■ **Exercise aim**
Each line that follows should be printed again exactly as it stands.

== == ==

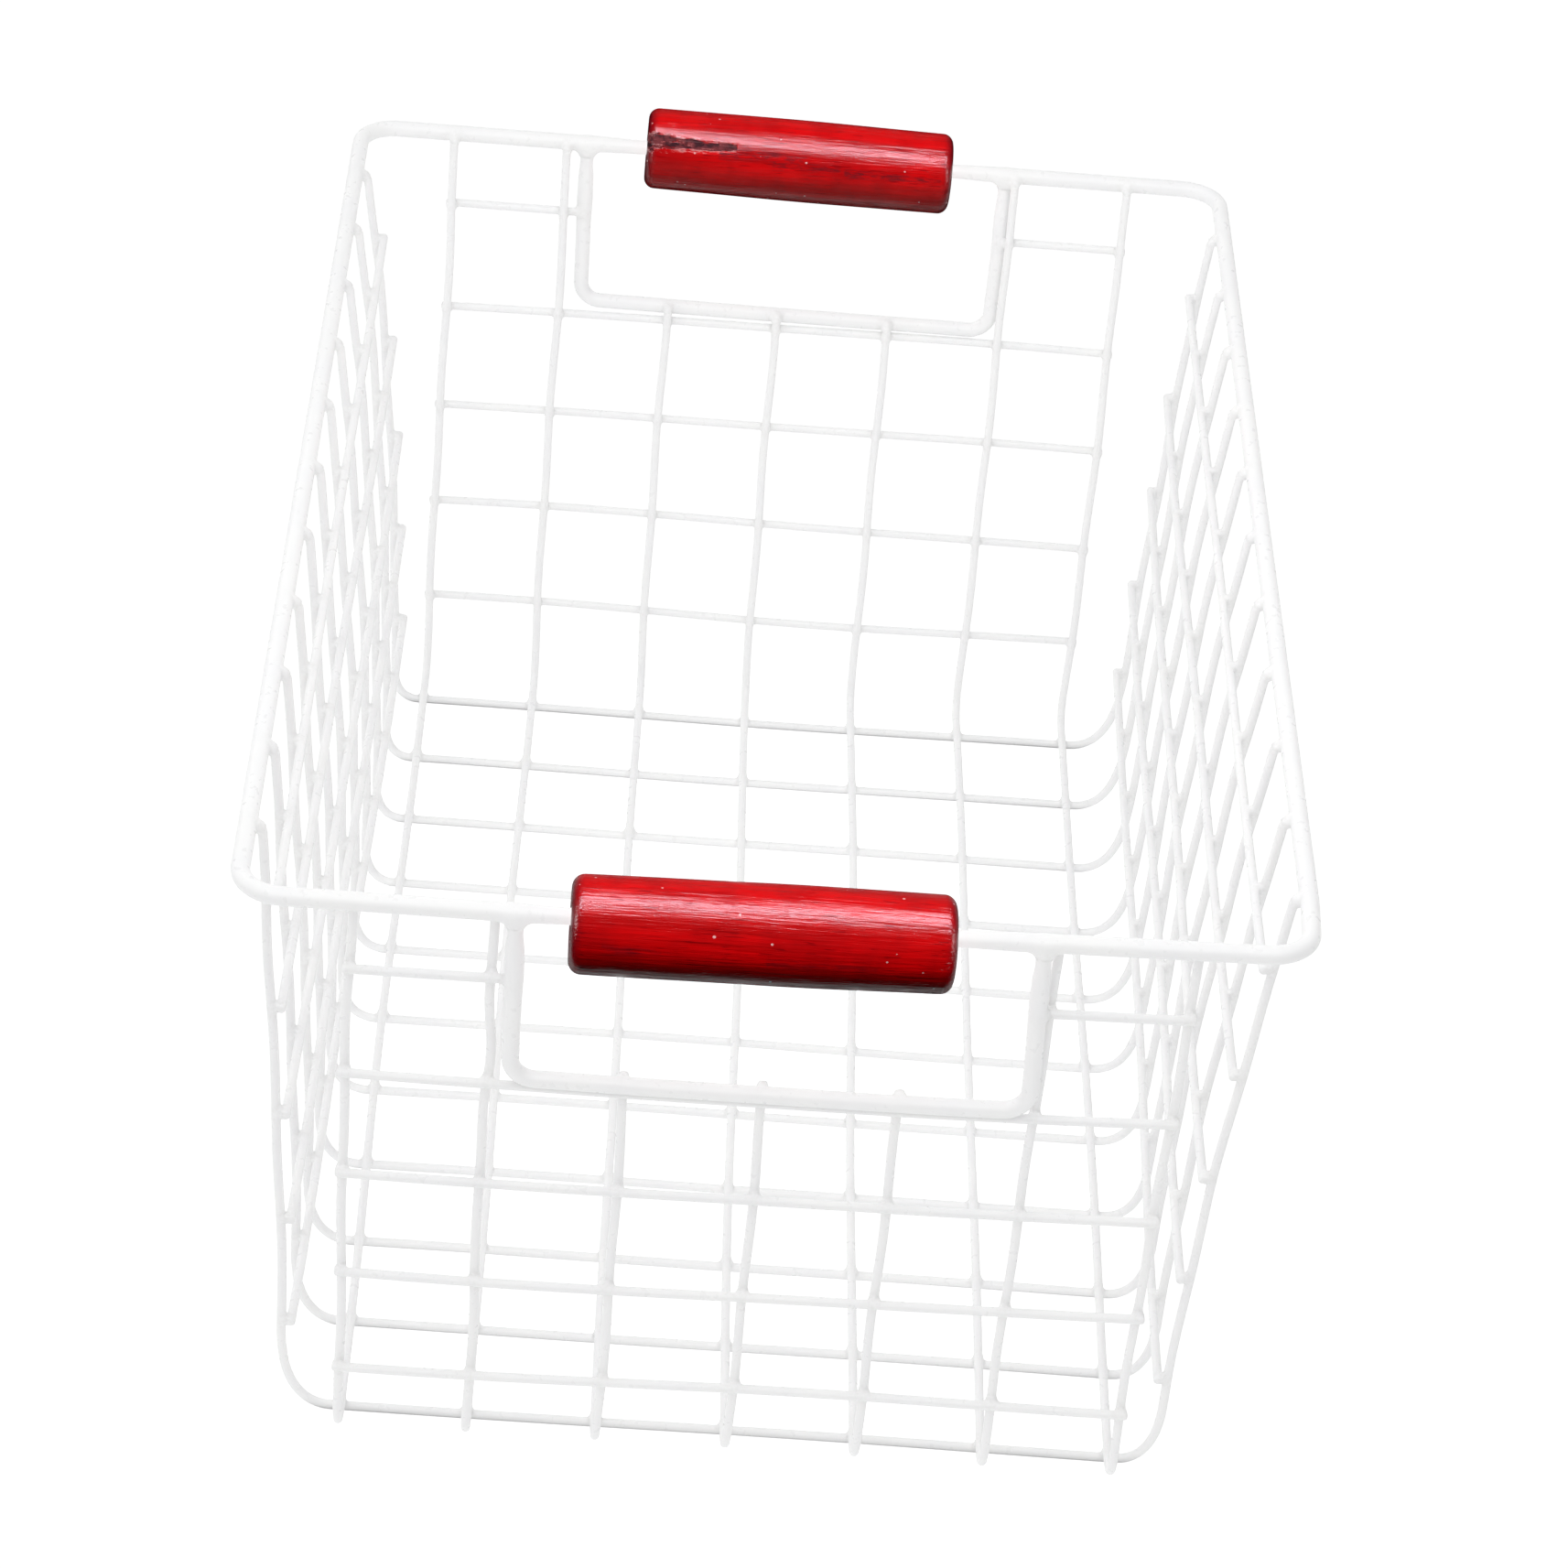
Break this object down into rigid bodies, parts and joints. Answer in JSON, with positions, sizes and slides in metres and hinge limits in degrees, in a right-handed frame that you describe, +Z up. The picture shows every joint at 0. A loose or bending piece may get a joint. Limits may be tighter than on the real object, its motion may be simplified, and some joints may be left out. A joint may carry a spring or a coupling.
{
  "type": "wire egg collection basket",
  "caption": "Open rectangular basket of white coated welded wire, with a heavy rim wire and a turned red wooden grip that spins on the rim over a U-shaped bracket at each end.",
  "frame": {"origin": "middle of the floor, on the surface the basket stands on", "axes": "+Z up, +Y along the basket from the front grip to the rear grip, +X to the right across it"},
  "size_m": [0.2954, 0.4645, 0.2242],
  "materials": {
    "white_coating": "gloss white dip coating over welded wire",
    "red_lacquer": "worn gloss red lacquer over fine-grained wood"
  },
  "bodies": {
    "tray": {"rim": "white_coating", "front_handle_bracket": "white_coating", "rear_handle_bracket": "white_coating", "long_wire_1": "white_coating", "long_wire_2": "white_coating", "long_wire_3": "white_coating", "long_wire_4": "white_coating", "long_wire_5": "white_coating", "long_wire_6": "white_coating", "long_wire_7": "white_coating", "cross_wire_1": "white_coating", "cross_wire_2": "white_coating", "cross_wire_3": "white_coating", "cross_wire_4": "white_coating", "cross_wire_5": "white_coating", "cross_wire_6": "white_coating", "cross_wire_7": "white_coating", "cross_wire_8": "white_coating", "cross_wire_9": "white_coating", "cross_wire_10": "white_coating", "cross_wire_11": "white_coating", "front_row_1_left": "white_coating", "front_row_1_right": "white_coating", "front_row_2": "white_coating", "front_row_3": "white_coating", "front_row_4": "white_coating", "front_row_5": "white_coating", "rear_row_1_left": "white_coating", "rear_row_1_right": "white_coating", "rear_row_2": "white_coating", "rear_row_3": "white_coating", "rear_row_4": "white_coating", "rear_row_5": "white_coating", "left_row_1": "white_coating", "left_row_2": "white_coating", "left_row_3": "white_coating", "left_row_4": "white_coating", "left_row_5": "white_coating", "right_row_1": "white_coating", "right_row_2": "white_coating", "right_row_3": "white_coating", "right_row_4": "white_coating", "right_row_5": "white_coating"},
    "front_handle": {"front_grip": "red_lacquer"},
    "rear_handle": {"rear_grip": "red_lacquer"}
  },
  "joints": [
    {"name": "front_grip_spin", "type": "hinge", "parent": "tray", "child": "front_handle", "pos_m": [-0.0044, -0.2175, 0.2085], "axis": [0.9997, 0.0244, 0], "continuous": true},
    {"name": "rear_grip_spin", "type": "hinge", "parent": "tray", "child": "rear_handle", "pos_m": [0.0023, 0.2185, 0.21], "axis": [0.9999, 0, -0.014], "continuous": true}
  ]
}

== == ==

■ **Exercise solution**
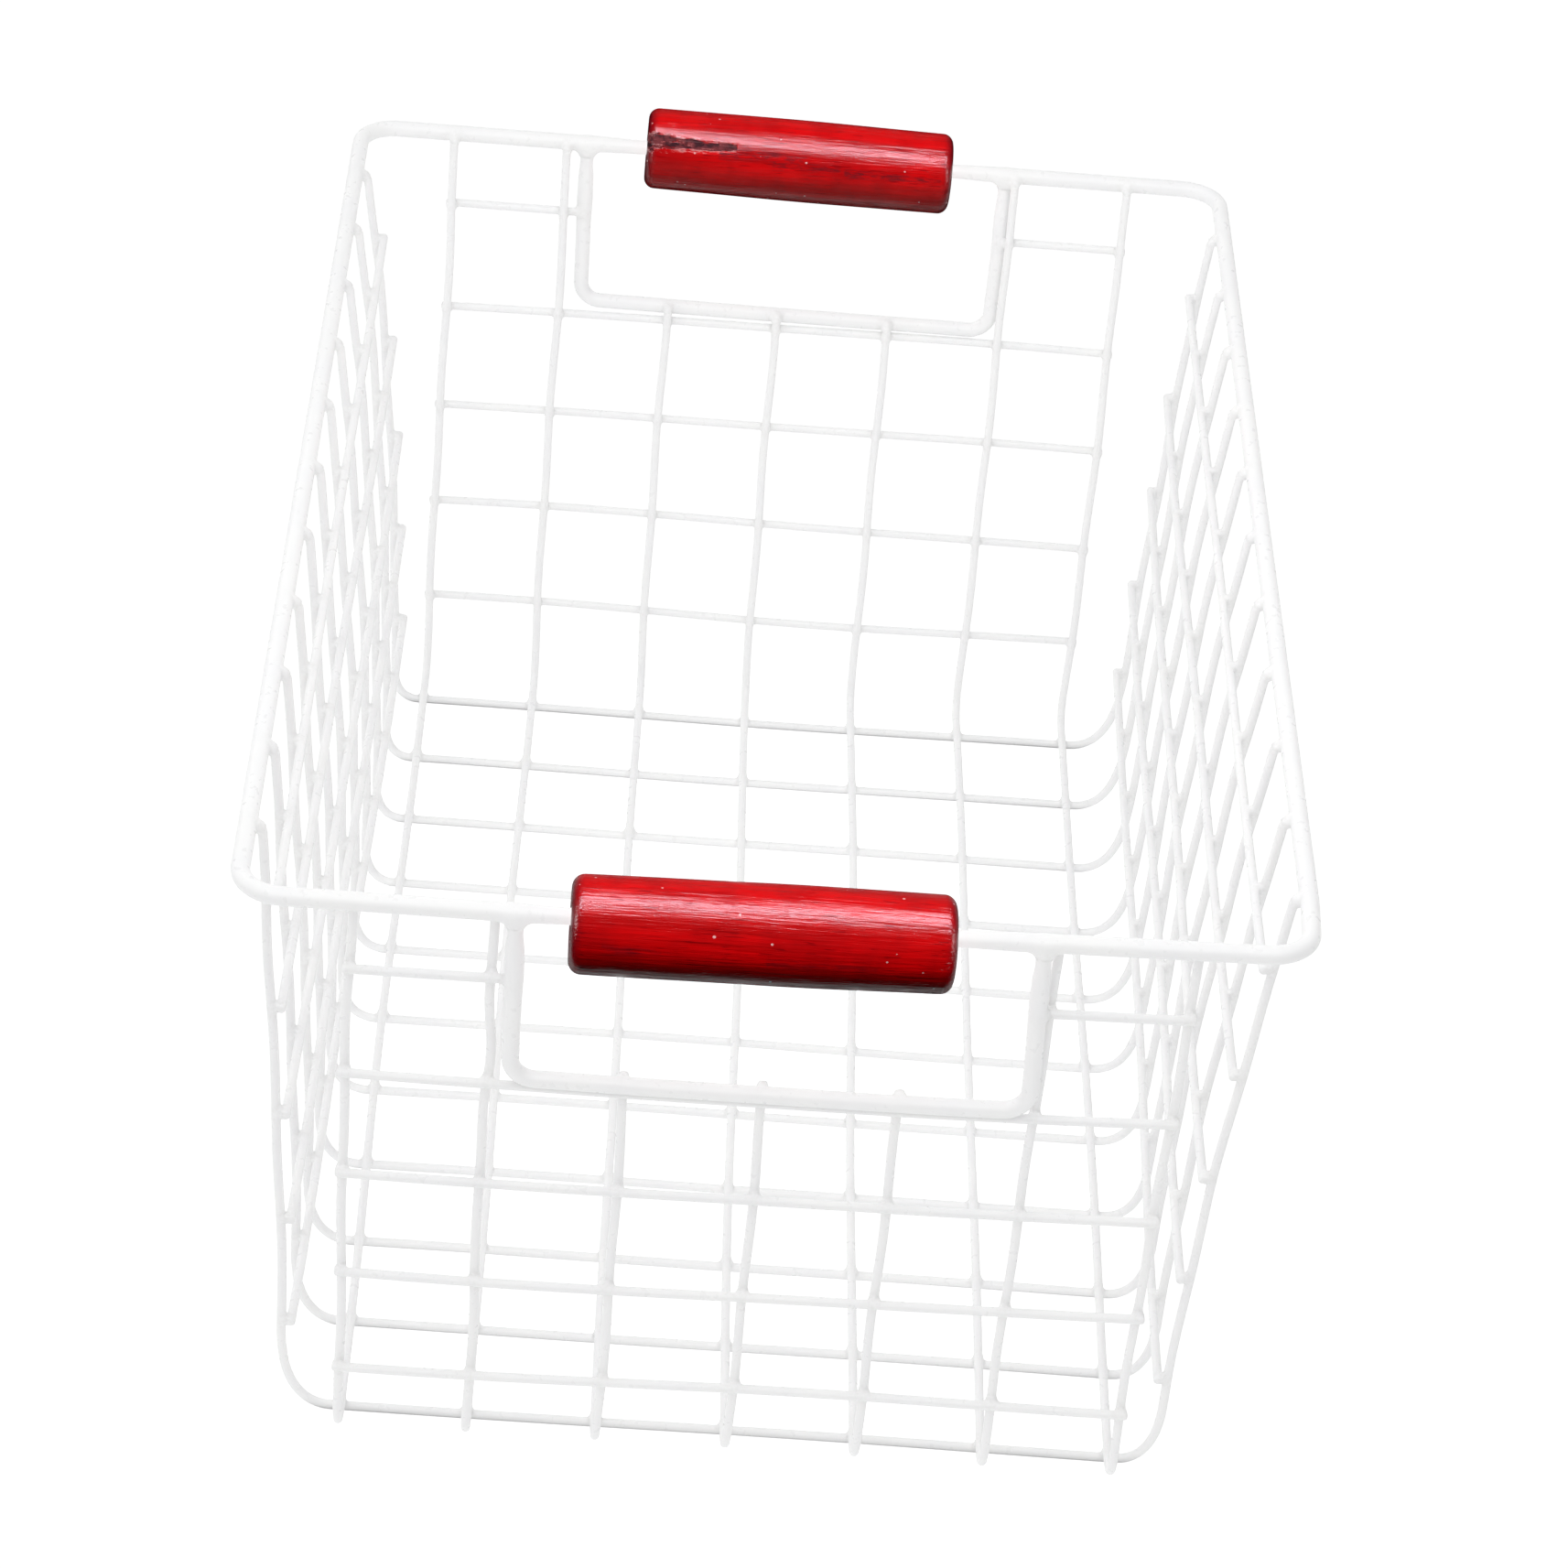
Break this object down into rigid bodies, parts and joints. Answer in JSON, with positions, sizes and slides in metres and hinge limits in degrees, in a right-handed frame that you describe, +Z up. The picture shows every joint at 0. A loose or bending piece may get a joint. Limits may be tighter than on the real object, its motion may be simplified, and some joints may be left out. A joint may carry a spring or a coupling.
{
  "type": "wire egg collection basket",
  "caption": "Open rectangular basket of white coated welded wire, with a heavy rim wire and a turned red wooden grip that spins on the rim over a U-shaped bracket at each end.",
  "frame": {"origin": "middle of the floor, on the surface the basket stands on", "axes": "+Z up, +Y along the basket from the front grip to the rear grip, +X to the right across it"},
  "size_m": [0.2954, 0.4645, 0.2242],
  "materials": {
    "white_coating": "gloss white dip coating over welded wire",
    "red_lacquer": "worn gloss red lacquer over fine-grained wood"
  },
  "bodies": {
    "tray": {"rim": "white_coating", "front_handle_bracket": "white_coating", "rear_handle_bracket": "white_coating", "long_wire_1": "white_coating", "long_wire_2": "white_coating", "long_wire_3": "white_coating", "long_wire_4": "white_coating", "long_wire_5": "white_coating", "long_wire_6": "white_coating", "long_wire_7": "white_coating", "cross_wire_1": "white_coating", "cross_wire_2": "white_coating", "cross_wire_3": "white_coating", "cross_wire_4": "white_coating", "cross_wire_5": "white_coating", "cross_wire_6": "white_coating", "cross_wire_7": "white_coating", "cross_wire_8": "white_coating", "cross_wire_9": "white_coating", "cross_wire_10": "white_coating", "cross_wire_11": "white_coating", "front_row_1_left": "white_coating", "front_row_1_right": "white_coating", "front_row_2": "white_coating", "front_row_3": "white_coating", "front_row_4": "white_coating", "front_row_5": "white_coating", "rear_row_1_left": "white_coating", "rear_row_1_right": "white_coating", "rear_row_2": "white_coating", "rear_row_3": "white_coating", "rear_row_4": "white_coating", "rear_row_5": "white_coating", "left_row_1": "white_coating", "left_row_2": "white_coating", "left_row_3": "white_coating", "left_row_4": "white_coating", "left_row_5": "white_coating", "right_row_1": "white_coating", "right_row_2": "white_coating", "right_row_3": "white_coating", "right_row_4": "white_coating", "right_row_5": "white_coating"},
    "front_handle": {"front_grip": "red_lacquer"},
    "rear_handle": {"rear_grip": "red_lacquer"}
  },
  "joints": [
    {"name": "front_grip_spin", "type": "hinge", "parent": "tray", "child": "front_handle", "pos_m": [-0.0044, -0.2175, 0.2085], "axis": [0.9997, 0.0244, 0], "continuous": true},
    {"name": "rear_grip_spin", "type": "hinge", "parent": "tray", "child": "rear_handle", "pos_m": [0.0023, 0.2185, 0.21], "axis": [0.9999, 0, -0.014], "continuous": true}
  ]
}